You do have great non-grade qualifications, but that doesn't mean you're not going to get questions from both prospective advisors and heads of programs/directors of graduate study about your grades. You have to come up with a better answer to the question "Your grades seem a little low. Why?" Plan to say something that does not make a people think you blow off work you don't like.
posted by hydropsyche at 3:44 AM on May 14, 2009


Halogen, in response to your comment I again think your best bet is to continue working in a research lab. This will show your passion and dedication for science and will give you some time to put things into perspective before grad school. It is also going to equip you well for grad school in terms of experience and being able to earn some money and free time before you go back - invaluable.

I don't consider your grades to be prohibitively low, especially considering the GRE scores. If you have a stellar research record, I doubt they're even going to ask about them. If they do ask about them, explain that you were so into your research (this assumes you have letters of rec and potential publications/body of work to back up the statement) that you found it hard to strike the balance between keeping that going and giving all you wanted to your classes. But that is something you've been learning on the way, which is why your GPA went up in the spring semester.

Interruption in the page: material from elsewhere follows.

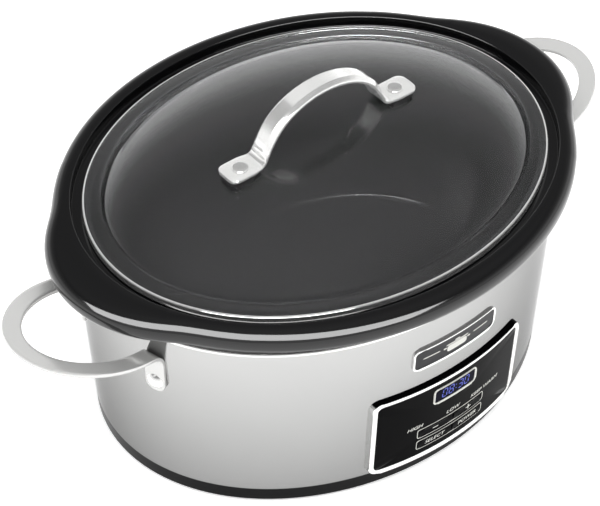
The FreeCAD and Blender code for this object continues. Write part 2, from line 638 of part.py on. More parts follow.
tab_seat = WALL.solid("tab_seat", "tab_drop - 20", "wall_high", "0.1")
right_handle = node(cut("handle_right", fuse("handle_solid", strap_flat, *tabs),
                        fuse("handle_tools", tab_seat, *tab_holes)), "side_handle_right")
node(mirrored("handle_left", right_handle, Vector(1, 0, 0)), "side_handle_left")


def dome_rivet(i, sx, sy):
    """Dome-head rivet through a tab and the wall."""
    turn = tab_axis(sx, sy)
    dome_x, dome_y = math.cos(math.radians(turn)), math.sin(math.radians(turn))
    lump = ball(f"rivet_ball_{i}", "tab_head * 1.25", f"{sx} * tab_x + ({BALL_BACK}) * {dome_x}",
                f"{sy} * tab_y + ({BALL_BACK}) * {dome_y}", "tab_rivet")
    limit = tab_rod(f"rivet_limit_{i}", "tab_head + 0.5", "loop_gauge + 0.1", "10", sx, sy)
    shank = tab_rod(f"rivet_shank_{i}", "tab_shank", "-7.5", "loop_gauge + 9", sx, sy)
    return fuse(f"rivet_{i}", common(f"rivet_dome_{i}", lump, limit), shank)


BALL_BACK = "loop_gauge + 0.1 - tab_head * 0.75"
node(group("side_rivets", *around(dome_rivet)), "handle_rivets")
washers = around(lambda i, sx, sy: cut(
    f"washer_{i}", tab_rod(f"washer_out_{i}", "5.5", "-2.9", "1.3", sx, sy),
    tab_rod(f"washer_in_{i}", "tab_shank", "-8", "8", sx, sy)))
node(group("side_washers", *washers), "rivet_washers")

# ---- crock ----
flange_oval = prism("flange_oval", "flange_half_x", "flange_half_y", "flange_low", "flange_high")
ears = [rod(f"ear_{word}", "ear_radius", "flange_high - flange_low", f"{side} * ear_centre", "0",
            "flange_low") for word, side in (("right", 1), ("left", -1))]
flange = fuse("flange_plan", flange_oval, *ears)
lip_oval = prism("lip_oval", "flange_half_x - flange_lip", "flange_half_y - flange_lip",
                 "flange_low - 2", "flange_web")
lip_ears = [rod(f"lip_ear_{word}", "ear_radius - flange_lip", "flange_web - flange_low + 2",
                f"{side} * ear_centre", "0", "flange_low - 2") for word, side in (("right", 1), ("left", -1))]
shoulder = prism("shoulder", "shoulder_half_x", "shoulder_half_y", "shoulder_low", "flange_web + 1")
pocket = cut("lip_pocket", fuse("lip_plan", lip_oval, *lip_ears),
             prism("lip_core", "shoulder_half_x", "shoulder_half_y", "flange_low - 4", "flange_web + 2"))
flange_soft = rounded("flange_soft", flange, "edge_round",
                      lambda edge: level_edge(size("flange_high"))(edge)
                      or level_edge(size("flange_low"))(edge))
pot_body = rounded("pot_body", POT.solid("pot_skin", "pot_floor", "shoulder_low + 1"), "pot_foot_round",
                   level_edge(size("pot_floor")))
pot_hollow = rounded("pot_hollow", POT.solid("pot_void", "pot_floor + pot_base", "seat_height + 1",
                                             "-pot_wall"), "pot_foot_round",
                     level_edge(size("pot_floor") + size("pot_base")))
seat = prism("seat", "seat_half_x", "seat_half_y", "seat_height", "flange_high + 1")
crock_solid = cut("crock_outside", fuse("crock_solid", flange_soft, shoulder, pot_body), pocket)
node(cut("crock_open", crock_solid, fuse("crock_tools", pot_hollow, seat)), "crock")

# ---- lid: glass, steel rim, bow handle ----


def dome(name, shrink):
    item = doc.addObject("Part::Ellipsoid", name)
    item.Angle1, item.Angle2 = -90, 90
    bind(item, Radius1=f"dome_rise - {shrink}", Radius2=f"dome_half_x - {shrink}",
         Radius3=f"dome_half_y - {shrink}")
    return move(item, z="dome_centre")


above = centred_box("above", "400", "400", "60", "0", "0", "glass_low")
cap = common("glass_cap", dome("dome_outside", "0"), above)
ledge = prism("glass_ledge_ring", "rim_half_x - 1.2", "rim_half_y - 1.2", "glass_low", "glass_ledge")
glass_holes = [rod(f"glass_hole_{word}", "grip_rivet_radius + 0.4", "30", f"{side} * grip_rivet_x", "0",
                   "dome_centre + 20") for word, side in (("right", 1), ("left", -1))]
glass = cut("glass_open", fuse("glass_solid", cap, ledge),
            fuse("glass_tools", dome("dome_inside", "glass_gauge"), *glass_holes))
node(glass, "lid_glass")

rim_block = cut("rim_block", prism("rim_out", "rim_half_x", "rim_half_y", "rim_low", "rim_high"),
                prism("rim_in", "rim_half_x - rim_width", "rim_half_y - rim_width", "rim_low - 1",
                      "rim_high + 1"))
rim_groove = prism("rim_groove", "rim_half_x - 1.2", "rim_half_y - 1.2", "glass_low", "glass_ledge")
node(rounded("rim_band", cut("rim_channel", rim_block, rim_groove), "rim_gauge",
             lambda edge: level_edge(size("rim_high"))(edge) and edge.BoundBox.XLength
             > 2 * size("rim_half_x") - 1), "lid_rim")


def arch_block(name, shrink):
    """Upright oval block across the strap."""
    path = bind(doc.addObject("Part::Ellipse", name + "_path"), MajorRadius=f"grip_half_x - {shrink}",
                MinorRadius=f"grip_rise - {shrink}")
    path.Placement.Rotation = TO_FRONT
    item = doc.addObject("Part::Extrusion", name)
    item.Base = path
    item.DirMode = "Custom"
    item.Dir = Vector(0, -1, 0)
    item.Solid = True
    bind(item, LengthFwd="grip_width")
    return move(item, "0", "grip_width / 2", "grip_foot")


arch_half = centred_box("arch_half", "200", "60", "80", "0", "0", "grip_foot")
arch = common("arch", cut("arch_ring", arch_block("arch_outer", "0"), arch_block("arch_inner", "grip_gauge")),
              arch_half)
grip_feet = []
for word, side in (("right", 1), ("left", -1)):
    plate = centred_box(f"grip_plate_{word}", "foot_end - grip_half_x + grip_gauge", "foot_width",
                        "grip_gauge", f"{side} * (foot_end + grip_half_x - grip_gauge) / 2", "0",
                        "grip_foot")
    corners = rounded(f"grip_corner_{word}", plate, "grip_head_radius",
                      lambda edge: edge.BoundBox.ZLength > 2)
    grip_feet.append(cut(f"grip_foot_{word}", corners,
                         rod(f"grip_hole_{word}", "grip_rivet_radius + 0.1", "10",
                             f"{side} * grip_rivet_x", "0", "grip_foot - 4")))
node(fuse("grip", arch, *grip_feet), "lid_handle")

pads, flat_rivets, backs = [], [], []
for word, side in (("right", 1), ("left", -1)):
    spot = f"{side} * grip_rivet_x"
    pad = cut(f"pad_body_{word}", centred_box(f"pad_block_{word}", "23", "17.5", "20",
                                              f"{side} * (grip_rivet_x - 0.4)", "0", "grip_foot - 20"),
              dome(f"pad_dome_{word}", "0"))
    pads.append(cut(f"pad_{word}", pad, rod(f"pad_hole_{word}", "grip_rivet_radius + 0.1", "40", spot,
                                            "0", "dome_centre")))
    head = rod(f"grip_head_{word}", "grip_head_radius", "1.3", spot, "0", "grip_foot + grip_gauge")
    shank = rod(f"grip_shank_{word}", "grip_rivet_radius", "grip_foot + grip_gauge - 178 + 0.5", spot, "0",
                "178")
    tail = rod(f"grip_tail_{word}", "4.2", "1", spot, "0", "177")
    flat_rivets.append(fuse(f"grip_rivet_{word}", head, shank, tail))
    under = centred_box(f"back_block_{word}", "13", "13", "6", spot, "0", "178")
    inside = common(f"back_fit_{word}", under, dome(f"back_dome_{word}", "glass_gauge"))
    backs.append(cut(f"back_{word}", inside, rod(f"back_hole_{word}", "grip_rivet_radius + 0.1", "20",
                                                 spot, "0", "170")))
node(group("pads", *pads), "handle_pads")
node(group("flat_rivets", *flat_rivets), "lid_rivets")
node(group("backs", *backs), "lid_washers")

# ---- check and export ----
doc.recompute()
for item in doc.Objects:
    if {"Invalid", "Error"} & set(item.State):
        raise RuntimeError(f"{item.Name} did not build: {item.State}")
for item in NODES:
    if item.Shape.isNull() or not item.Shape.isValid() or not item.Shape.Solids:
        raise RuntimeError(f"{item.Label} has no valid solid")
    item.Shape.exportStep(f"parts/{item.Label}.step")
    bounds = item.Shape.BoundBox
    print(f"{item.Label}: {len(item.Shape.Solids)} solids, {item.Shape.Volume / 1000:.2f} ml, "
          f"x {bounds.XMin:.1f}..{bounds.XMax:.1f} y {bounds.YMin:.1f}..{bounds.YMax:.1f} "
          f"z {bounds.ZMin:.1f}..{bounds.ZMax:.1f}")
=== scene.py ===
"""Oval slow cooker: housing, lift-out crock, glass lid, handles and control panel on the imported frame."""

import enum
import logging
import math
from collections.abc import Callable, Iterable, Sequence
from dataclasses import dataclass, field

import bmesh
import bpy
from mathutils import Matrix, Vector


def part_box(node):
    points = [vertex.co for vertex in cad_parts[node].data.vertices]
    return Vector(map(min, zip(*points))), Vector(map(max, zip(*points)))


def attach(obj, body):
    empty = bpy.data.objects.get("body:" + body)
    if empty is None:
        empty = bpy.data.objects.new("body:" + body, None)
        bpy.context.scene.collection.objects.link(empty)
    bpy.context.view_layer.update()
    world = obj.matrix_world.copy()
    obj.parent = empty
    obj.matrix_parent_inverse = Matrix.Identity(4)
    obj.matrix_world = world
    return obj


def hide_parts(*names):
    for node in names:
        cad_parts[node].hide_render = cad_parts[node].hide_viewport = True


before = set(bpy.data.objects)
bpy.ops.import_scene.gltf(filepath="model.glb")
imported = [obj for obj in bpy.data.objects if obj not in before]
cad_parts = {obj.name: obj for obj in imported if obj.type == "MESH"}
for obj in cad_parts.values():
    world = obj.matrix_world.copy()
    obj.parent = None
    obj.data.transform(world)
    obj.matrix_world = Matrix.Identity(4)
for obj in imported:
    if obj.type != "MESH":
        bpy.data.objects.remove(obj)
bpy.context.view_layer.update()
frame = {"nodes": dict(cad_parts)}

LOG = logging.getLogger("slow_cooker")
MM = 0.001
Point = tuple[float, float, float]
Colour = tuple[float, float, float]
Place = Callable[[int, int], Point]
BMesh = bmesh.types.BMesh


class Body(enum.Enum):
    """Rigid bodies of the cooker."""

    HOUSING = "housing"
    CROCK = "crock_body"
    LID = "lid_body"


class Streak(enum.Enum):
    """Direction of the brushing on a steel face, as noise scales along X, Y and Z."""

    LEVEL = (3.0, 3.0, 2200.0)
    LENGTHWAYS = (6.0, 900.0, 900.0)
    NONE = (60.0, 60.0, 60.0)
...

In general when you apply to graduate school you just send in your application packet. Obviously make that as strong as you can vis-a-vis letters of rec and your personal statement. If they invite you to interview, you will set up interviews with 4-8 professors. The overwhelming possibility in these interviews is that the entire half-hour slot will be filled with the professor talking about his/her research to you. Your job is to come up with insightful questions to ask, if you want to impress them. The rest of the interview weekend will be spent going to various organized events that try to sell you on the school. So to reiterate my point: your grades are mostly going to come into play way before you'll ever have a chance to explain them. And maybe it's best that way.